Given task
The entire listing is to be repeated verbatim.

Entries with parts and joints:

┏━━

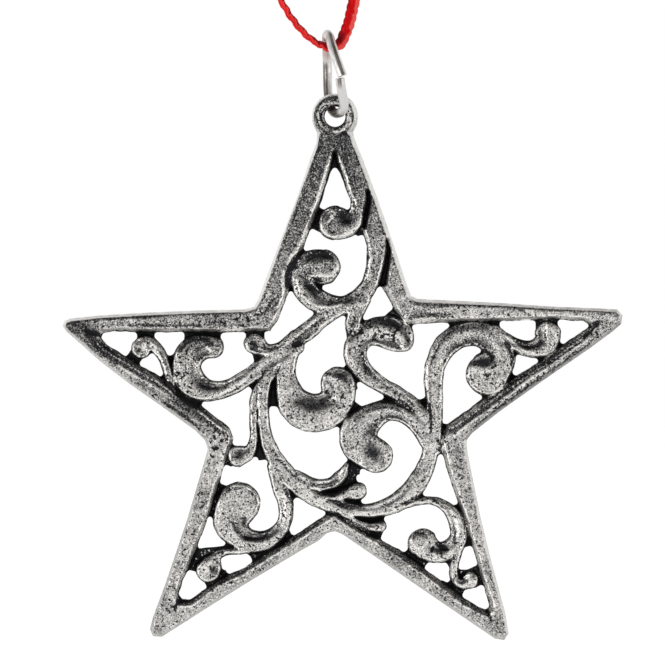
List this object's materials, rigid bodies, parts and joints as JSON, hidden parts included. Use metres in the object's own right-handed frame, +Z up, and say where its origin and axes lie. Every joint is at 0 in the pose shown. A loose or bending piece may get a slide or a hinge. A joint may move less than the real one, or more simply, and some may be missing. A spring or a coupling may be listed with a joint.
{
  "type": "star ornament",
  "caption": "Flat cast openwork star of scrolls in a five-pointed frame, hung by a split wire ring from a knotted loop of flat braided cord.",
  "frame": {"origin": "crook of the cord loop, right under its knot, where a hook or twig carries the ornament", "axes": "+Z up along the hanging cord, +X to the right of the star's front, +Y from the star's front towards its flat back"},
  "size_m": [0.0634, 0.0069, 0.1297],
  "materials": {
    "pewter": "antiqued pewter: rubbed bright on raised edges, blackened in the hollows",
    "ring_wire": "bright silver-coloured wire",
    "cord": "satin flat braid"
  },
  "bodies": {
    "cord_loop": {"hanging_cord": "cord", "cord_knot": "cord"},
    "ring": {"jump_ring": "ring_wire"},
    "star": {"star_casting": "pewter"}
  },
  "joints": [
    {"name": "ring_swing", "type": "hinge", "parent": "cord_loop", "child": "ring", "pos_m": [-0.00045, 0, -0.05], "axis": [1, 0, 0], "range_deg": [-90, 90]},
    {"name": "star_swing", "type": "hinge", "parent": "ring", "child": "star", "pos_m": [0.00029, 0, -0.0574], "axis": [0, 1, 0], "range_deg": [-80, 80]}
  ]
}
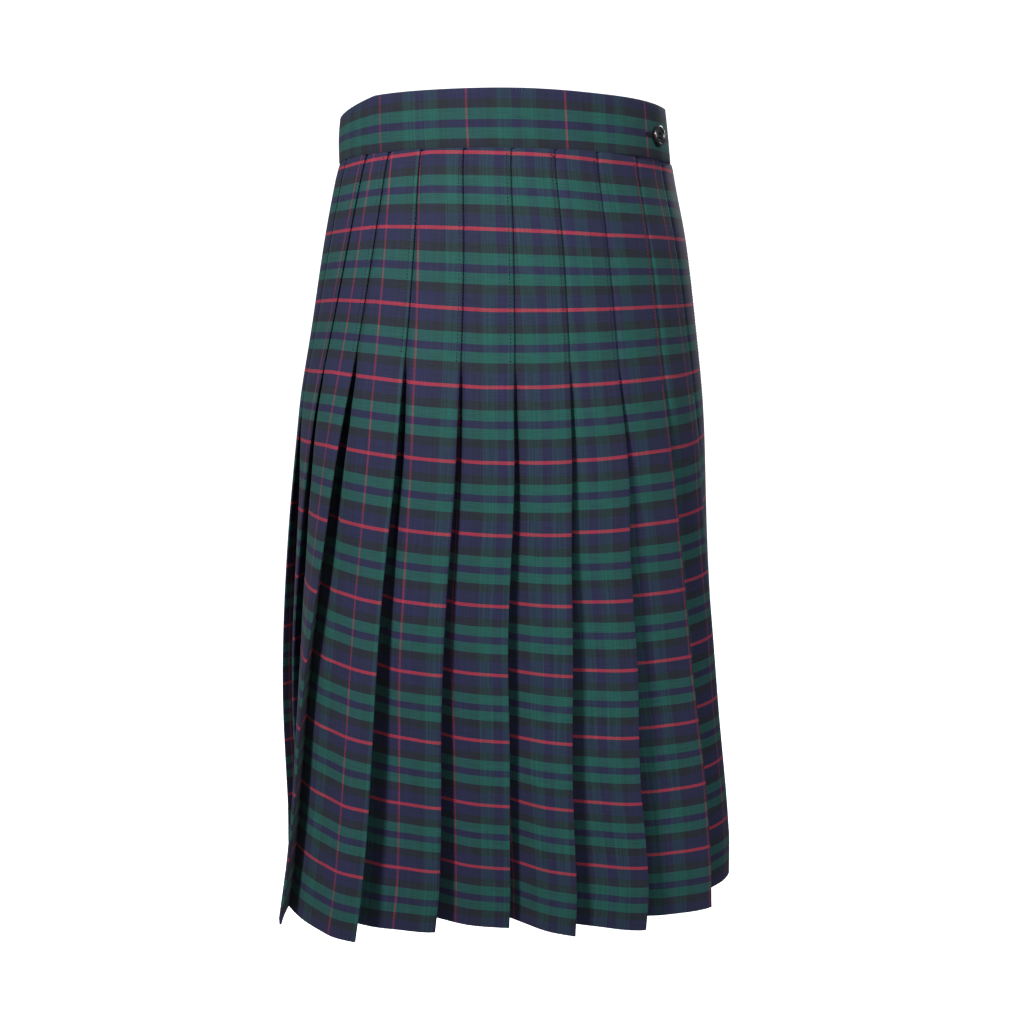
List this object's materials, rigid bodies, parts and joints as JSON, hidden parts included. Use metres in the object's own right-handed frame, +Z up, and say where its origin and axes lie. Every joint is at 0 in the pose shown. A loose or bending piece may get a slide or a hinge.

┗━━

Output
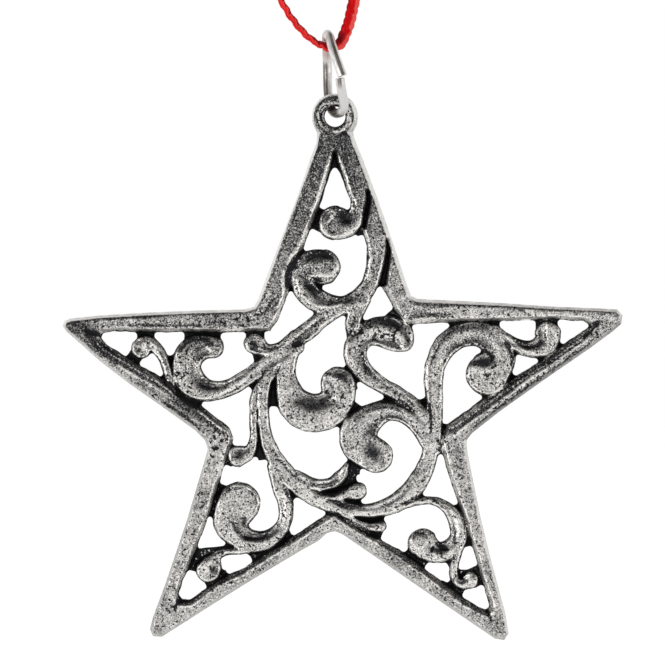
List this object's materials, rigid bodies, parts and joints as JSON, hidden parts included. Use metres in the object's own right-handed frame, +Z up, and say where its origin and axes lie. Every joint is at 0 in the pose shown. A loose or bending piece may get a slide or a hinge. A joint may move less than the real one, or more simply, and some may be missing. A spring or a coupling may be listed with a joint.
{
  "type": "star ornament",
  "caption": "Flat cast openwork star of scrolls in a five-pointed frame, hung by a split wire ring from a knotted loop of flat braided cord.",
  "frame": {"origin": "crook of the cord loop, right under its knot, where a hook or twig carries the ornament", "axes": "+Z up along the hanging cord, +X to the right of the star's front, +Y from the star's front towards its flat back"},
  "size_m": [0.0634, 0.0069, 0.1297],
  "materials": {
    "pewter": "antiqued pewter: rubbed bright on raised edges, blackened in the hollows",
    "ring_wire": "bright silver-coloured wire",
    "cord": "satin flat braid"
  },
  "bodies": {
    "cord_loop": {"hanging_cord": "cord", "cord_knot": "cord"},
    "ring": {"jump_ring": "ring_wire"},
    "star": {"star_casting": "pewter"}
  },
  "joints": [
    {"name": "ring_swing", "type": "hinge", "parent": "cord_loop", "child": "ring", "pos_m": [-0.00045, 0, -0.05], "axis": [1, 0, 0], "range_deg": [-90, 90]},
    {"name": "star_swing", "type": "hinge", "parent": "ring", "child": "star", "pos_m": [0.00029, 0, -0.0574], "axis": [0, 1, 0], "range_deg": [-80, 80]}
  ]
}
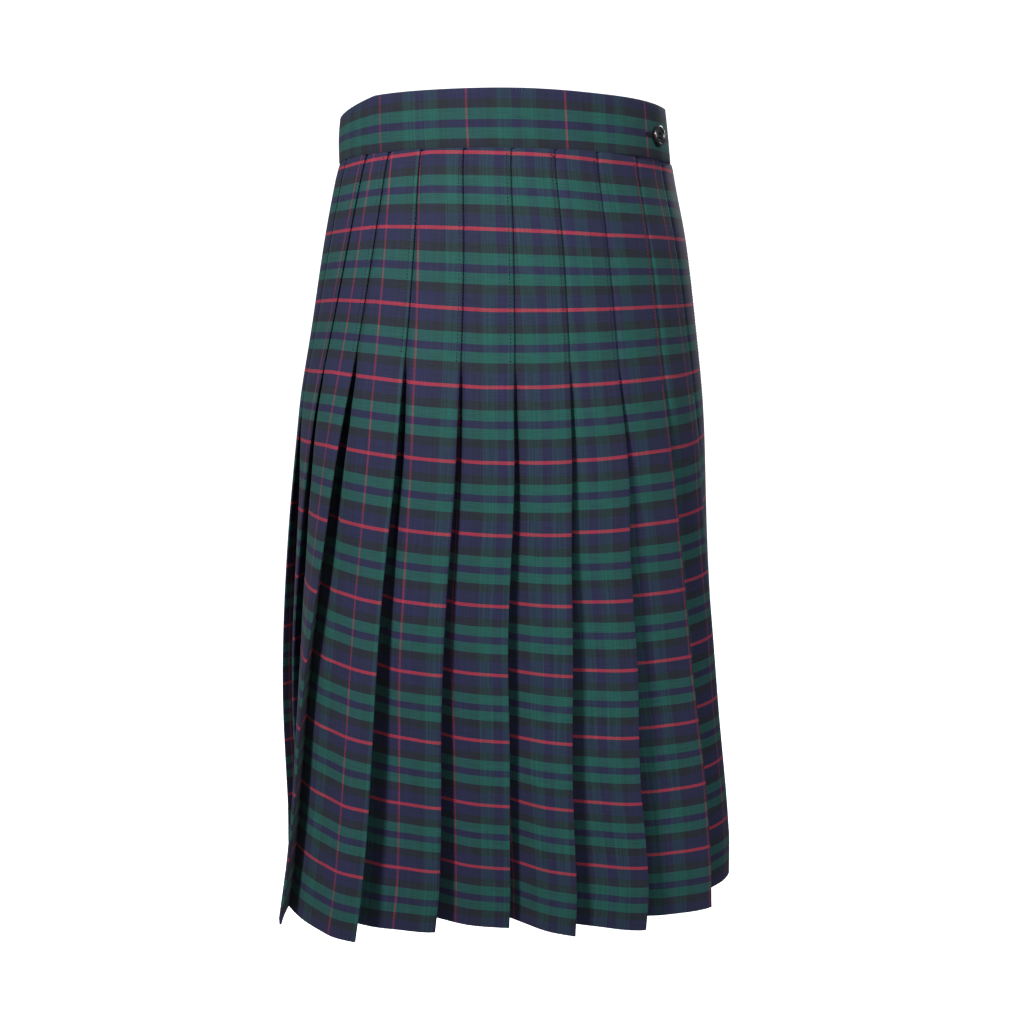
List this object's materials, rigid bodies, parts and joints as JSON, hidden parts included. Use metres in the object's own right-handed frame, +Z up, and say where its origin and axes lie. Every joint is at 0 in the pose shown. A loose or bending piece may get a slide or a hinge.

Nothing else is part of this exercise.